# Goal:
Everything from the line containing "for name, piece" down to the line containing "return (*linear, 1.0)" is to be returned exactly; include both boundary lines and leave out all others.

□ □ □ □

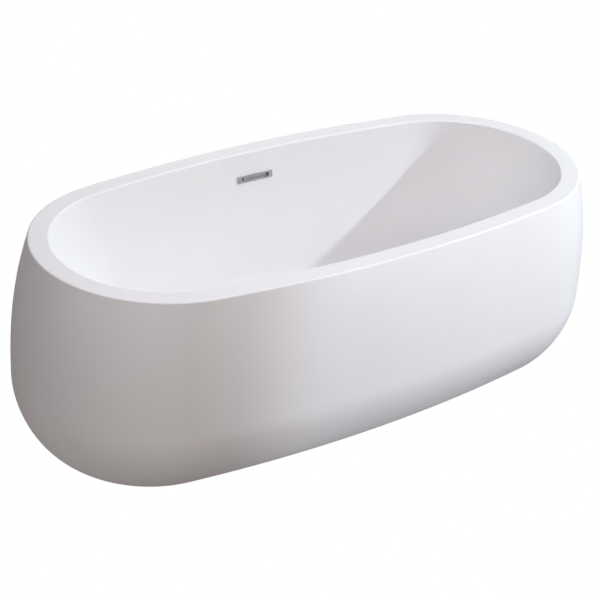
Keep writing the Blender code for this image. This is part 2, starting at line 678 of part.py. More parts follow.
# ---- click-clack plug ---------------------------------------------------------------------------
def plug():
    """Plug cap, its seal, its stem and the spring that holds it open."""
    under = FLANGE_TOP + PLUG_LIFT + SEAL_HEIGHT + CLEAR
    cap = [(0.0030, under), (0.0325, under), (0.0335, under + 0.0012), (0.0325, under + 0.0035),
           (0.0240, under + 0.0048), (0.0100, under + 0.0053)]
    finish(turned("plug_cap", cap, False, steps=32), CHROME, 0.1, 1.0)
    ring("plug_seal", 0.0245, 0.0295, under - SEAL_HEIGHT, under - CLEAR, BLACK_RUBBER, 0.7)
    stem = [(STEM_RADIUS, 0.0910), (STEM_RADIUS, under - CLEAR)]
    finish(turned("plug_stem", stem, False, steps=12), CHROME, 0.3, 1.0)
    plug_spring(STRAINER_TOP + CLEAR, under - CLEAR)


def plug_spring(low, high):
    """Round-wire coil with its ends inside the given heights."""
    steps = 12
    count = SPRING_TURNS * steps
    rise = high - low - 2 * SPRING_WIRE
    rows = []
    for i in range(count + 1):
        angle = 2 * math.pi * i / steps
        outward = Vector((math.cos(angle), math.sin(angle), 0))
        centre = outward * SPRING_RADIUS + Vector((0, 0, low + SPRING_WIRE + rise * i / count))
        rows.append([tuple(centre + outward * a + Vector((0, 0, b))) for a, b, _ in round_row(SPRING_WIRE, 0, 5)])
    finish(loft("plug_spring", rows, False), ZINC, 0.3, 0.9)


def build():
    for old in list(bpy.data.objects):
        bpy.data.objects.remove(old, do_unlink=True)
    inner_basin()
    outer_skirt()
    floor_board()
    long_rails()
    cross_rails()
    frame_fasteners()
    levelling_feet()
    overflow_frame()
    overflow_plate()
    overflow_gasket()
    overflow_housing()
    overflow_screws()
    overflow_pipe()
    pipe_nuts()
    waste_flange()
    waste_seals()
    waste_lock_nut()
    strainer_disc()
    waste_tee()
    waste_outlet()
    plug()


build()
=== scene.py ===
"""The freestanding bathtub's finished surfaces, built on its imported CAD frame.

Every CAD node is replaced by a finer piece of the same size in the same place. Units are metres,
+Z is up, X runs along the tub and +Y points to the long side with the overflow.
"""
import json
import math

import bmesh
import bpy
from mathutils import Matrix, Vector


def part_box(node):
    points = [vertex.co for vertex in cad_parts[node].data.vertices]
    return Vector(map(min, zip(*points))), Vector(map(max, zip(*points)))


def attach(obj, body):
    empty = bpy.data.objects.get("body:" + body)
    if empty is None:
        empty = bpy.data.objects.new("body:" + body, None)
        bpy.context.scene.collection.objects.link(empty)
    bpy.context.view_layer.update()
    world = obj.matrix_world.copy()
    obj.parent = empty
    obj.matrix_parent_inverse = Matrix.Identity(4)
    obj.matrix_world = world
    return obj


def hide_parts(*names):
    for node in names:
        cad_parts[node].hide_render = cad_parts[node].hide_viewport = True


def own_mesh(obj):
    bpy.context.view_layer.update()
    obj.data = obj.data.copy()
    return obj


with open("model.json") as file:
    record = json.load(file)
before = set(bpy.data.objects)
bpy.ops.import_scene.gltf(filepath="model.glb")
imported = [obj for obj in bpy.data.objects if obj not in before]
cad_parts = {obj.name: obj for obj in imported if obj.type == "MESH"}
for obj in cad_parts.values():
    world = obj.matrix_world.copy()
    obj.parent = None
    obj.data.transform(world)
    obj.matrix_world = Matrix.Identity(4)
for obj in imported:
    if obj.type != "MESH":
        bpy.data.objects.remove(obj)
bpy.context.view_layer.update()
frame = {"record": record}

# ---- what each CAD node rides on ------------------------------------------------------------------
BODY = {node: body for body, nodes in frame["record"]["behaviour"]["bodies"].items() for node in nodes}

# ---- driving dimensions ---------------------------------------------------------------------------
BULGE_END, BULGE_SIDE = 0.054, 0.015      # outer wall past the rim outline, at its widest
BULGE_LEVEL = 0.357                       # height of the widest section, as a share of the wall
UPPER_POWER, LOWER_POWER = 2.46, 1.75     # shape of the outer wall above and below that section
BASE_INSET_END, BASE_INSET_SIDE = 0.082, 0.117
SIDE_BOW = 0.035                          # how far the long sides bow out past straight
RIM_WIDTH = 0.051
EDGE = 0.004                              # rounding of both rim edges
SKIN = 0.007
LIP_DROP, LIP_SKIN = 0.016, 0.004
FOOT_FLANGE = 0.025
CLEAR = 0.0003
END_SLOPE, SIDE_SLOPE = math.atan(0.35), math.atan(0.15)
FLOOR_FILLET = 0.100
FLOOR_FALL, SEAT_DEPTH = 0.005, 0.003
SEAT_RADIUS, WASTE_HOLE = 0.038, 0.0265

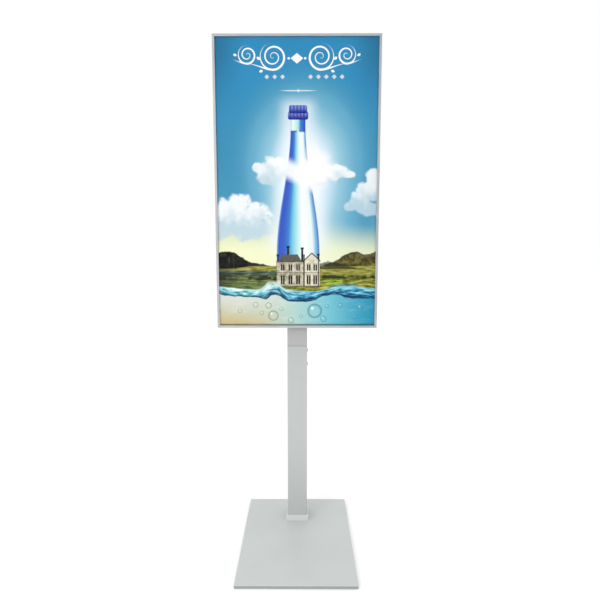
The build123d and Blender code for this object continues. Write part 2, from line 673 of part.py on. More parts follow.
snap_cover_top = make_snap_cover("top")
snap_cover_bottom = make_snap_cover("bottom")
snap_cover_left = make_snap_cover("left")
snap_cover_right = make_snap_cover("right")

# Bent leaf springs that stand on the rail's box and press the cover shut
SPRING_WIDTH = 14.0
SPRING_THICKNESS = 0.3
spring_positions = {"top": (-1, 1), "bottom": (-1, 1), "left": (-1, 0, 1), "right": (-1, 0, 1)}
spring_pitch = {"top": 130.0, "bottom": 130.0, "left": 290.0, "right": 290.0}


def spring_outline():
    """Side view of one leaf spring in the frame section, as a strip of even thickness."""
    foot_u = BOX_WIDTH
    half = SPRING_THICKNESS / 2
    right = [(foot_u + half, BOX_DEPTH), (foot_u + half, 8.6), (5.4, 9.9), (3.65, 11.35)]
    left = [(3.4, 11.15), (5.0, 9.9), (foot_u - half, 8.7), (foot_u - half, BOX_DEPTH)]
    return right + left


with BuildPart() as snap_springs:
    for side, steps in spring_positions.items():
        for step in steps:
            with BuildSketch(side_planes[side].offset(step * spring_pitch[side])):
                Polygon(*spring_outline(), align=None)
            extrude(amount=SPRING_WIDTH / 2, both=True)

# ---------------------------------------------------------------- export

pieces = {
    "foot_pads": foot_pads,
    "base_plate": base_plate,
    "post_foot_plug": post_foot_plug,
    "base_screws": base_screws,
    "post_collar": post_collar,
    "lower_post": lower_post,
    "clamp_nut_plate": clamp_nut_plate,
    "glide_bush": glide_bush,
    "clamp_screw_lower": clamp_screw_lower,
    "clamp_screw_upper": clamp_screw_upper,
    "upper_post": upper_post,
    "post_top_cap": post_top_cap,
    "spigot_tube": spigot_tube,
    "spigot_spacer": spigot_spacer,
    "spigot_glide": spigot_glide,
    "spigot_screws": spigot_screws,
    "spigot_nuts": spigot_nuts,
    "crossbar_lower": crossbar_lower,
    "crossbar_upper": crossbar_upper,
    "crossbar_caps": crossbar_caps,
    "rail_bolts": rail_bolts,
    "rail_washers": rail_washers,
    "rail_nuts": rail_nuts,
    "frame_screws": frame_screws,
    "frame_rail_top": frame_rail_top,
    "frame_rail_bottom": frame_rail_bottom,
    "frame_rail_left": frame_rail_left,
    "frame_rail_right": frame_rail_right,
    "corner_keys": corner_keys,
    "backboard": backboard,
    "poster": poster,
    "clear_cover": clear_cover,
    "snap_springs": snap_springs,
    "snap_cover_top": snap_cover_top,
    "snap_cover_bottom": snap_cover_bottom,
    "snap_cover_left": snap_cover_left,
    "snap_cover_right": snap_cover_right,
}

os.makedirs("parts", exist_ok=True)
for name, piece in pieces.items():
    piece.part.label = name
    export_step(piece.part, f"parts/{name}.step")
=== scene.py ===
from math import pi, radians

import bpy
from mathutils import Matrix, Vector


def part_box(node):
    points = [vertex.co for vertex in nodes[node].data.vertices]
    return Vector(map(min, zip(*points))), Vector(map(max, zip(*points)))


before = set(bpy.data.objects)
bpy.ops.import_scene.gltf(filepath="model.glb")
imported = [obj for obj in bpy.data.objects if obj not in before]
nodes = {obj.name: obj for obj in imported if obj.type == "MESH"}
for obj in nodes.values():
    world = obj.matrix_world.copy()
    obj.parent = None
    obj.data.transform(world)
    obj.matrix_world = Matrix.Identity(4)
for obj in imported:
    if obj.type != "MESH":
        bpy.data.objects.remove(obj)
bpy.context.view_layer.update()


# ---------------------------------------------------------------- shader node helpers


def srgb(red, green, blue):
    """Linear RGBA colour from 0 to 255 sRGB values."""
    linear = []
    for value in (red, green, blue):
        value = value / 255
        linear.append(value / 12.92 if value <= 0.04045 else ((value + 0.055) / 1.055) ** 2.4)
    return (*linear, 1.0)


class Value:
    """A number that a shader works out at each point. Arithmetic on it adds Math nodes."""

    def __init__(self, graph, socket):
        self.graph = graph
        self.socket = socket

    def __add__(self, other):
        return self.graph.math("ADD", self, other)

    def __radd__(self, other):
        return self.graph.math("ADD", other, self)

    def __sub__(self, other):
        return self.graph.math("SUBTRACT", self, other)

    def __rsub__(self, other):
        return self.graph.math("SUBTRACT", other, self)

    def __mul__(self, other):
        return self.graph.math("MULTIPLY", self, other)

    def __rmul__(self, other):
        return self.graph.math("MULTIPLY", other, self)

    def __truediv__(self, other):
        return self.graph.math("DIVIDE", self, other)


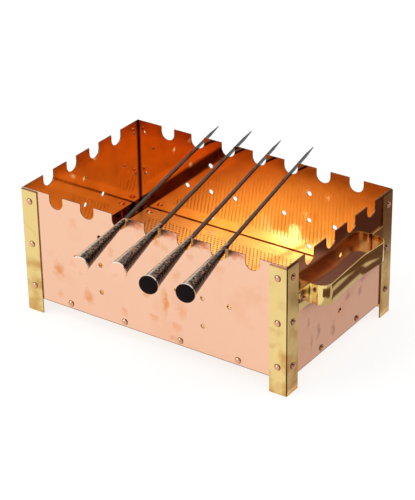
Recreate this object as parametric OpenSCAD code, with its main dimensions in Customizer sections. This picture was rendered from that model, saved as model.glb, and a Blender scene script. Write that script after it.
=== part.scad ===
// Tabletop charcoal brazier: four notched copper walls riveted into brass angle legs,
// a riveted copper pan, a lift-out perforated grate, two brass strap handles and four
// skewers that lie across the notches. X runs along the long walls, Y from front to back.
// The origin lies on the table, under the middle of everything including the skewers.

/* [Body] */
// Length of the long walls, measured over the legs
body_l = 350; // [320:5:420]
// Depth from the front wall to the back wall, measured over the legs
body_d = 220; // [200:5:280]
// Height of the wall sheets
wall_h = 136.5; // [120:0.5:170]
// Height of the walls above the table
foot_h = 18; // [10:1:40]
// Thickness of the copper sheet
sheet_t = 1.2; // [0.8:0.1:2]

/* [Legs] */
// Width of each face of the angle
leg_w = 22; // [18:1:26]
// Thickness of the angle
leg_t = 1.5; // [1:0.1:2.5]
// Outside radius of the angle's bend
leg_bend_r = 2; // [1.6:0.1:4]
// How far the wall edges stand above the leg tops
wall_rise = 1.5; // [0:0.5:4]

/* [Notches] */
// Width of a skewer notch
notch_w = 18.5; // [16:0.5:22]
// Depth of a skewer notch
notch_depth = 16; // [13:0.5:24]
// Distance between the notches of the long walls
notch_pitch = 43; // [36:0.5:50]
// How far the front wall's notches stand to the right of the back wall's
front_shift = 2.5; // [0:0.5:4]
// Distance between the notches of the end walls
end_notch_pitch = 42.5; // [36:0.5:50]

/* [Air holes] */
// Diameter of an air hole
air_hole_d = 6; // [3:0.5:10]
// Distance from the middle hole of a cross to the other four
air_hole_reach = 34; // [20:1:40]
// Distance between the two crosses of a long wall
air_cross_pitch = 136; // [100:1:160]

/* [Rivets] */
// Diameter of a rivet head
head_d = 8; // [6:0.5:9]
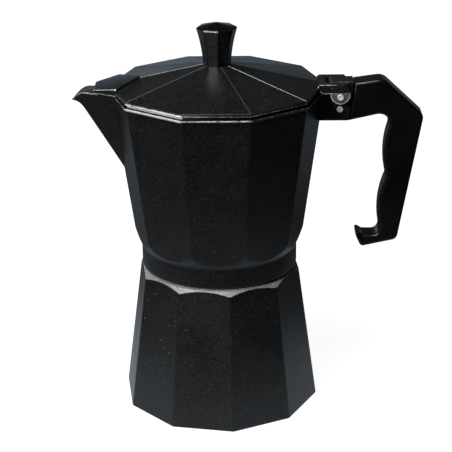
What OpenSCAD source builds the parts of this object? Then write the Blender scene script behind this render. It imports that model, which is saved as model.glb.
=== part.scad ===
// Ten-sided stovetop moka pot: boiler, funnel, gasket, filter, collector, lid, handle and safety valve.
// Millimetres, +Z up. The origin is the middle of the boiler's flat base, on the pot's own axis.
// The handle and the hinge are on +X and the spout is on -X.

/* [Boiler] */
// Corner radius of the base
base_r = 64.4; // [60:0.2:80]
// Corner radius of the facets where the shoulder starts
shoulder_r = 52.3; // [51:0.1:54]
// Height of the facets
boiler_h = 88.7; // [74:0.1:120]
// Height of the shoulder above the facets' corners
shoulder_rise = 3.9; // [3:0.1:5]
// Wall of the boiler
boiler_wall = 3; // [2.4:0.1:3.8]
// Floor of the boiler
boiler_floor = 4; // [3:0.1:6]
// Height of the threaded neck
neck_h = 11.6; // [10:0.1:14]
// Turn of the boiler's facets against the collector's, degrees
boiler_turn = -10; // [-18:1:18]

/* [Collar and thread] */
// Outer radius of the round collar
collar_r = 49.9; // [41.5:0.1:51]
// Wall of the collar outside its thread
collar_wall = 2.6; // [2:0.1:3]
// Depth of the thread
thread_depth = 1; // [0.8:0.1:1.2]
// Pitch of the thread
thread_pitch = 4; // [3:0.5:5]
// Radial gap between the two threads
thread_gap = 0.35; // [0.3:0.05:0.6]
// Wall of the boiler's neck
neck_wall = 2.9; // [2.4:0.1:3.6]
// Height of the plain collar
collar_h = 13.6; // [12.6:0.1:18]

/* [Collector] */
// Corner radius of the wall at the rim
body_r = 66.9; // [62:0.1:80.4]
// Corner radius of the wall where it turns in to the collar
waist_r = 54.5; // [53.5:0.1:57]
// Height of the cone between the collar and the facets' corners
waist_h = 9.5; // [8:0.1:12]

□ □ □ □

# Reply to the exercise:
for name, piece in pieces.items():
    piece.part.label = name
    export_step(piece.part, f"parts/{name}.step")
=== scene.py ===
from math import pi, radians

import bpy
from mathutils import Matrix, Vector


def part_box(node):
    points = [vertex.co for vertex in nodes[node].data.vertices]
    return Vector(map(min, zip(*points))), Vector(map(max, zip(*points)))


before = set(bpy.data.objects)
bpy.ops.import_scene.gltf(filepath="model.glb")
imported = [obj for obj in bpy.data.objects if obj not in before]
nodes = {obj.name: obj for obj in imported if obj.type == "MESH"}
for obj in nodes.values():
    world = obj.matrix_world.copy()
    obj.parent = None
    obj.data.transform(world)
    obj.matrix_world = Matrix.Identity(4)
for obj in imported:
    if obj.type != "MESH":
        bpy.data.objects.remove(obj)
bpy.context.view_layer.update()


# ---------------------------------------------------------------- shader node helpers


def srgb(red, green, blue):
    """Linear RGBA colour from 0 to 255 sRGB values."""
    linear = []
    for value in (red, green, blue):
        value = value / 255
        linear.append(value / 12.92 if value <= 0.04045 else ((value + 0.055) / 1.055) ** 2.4)
    return (*linear, 1.0)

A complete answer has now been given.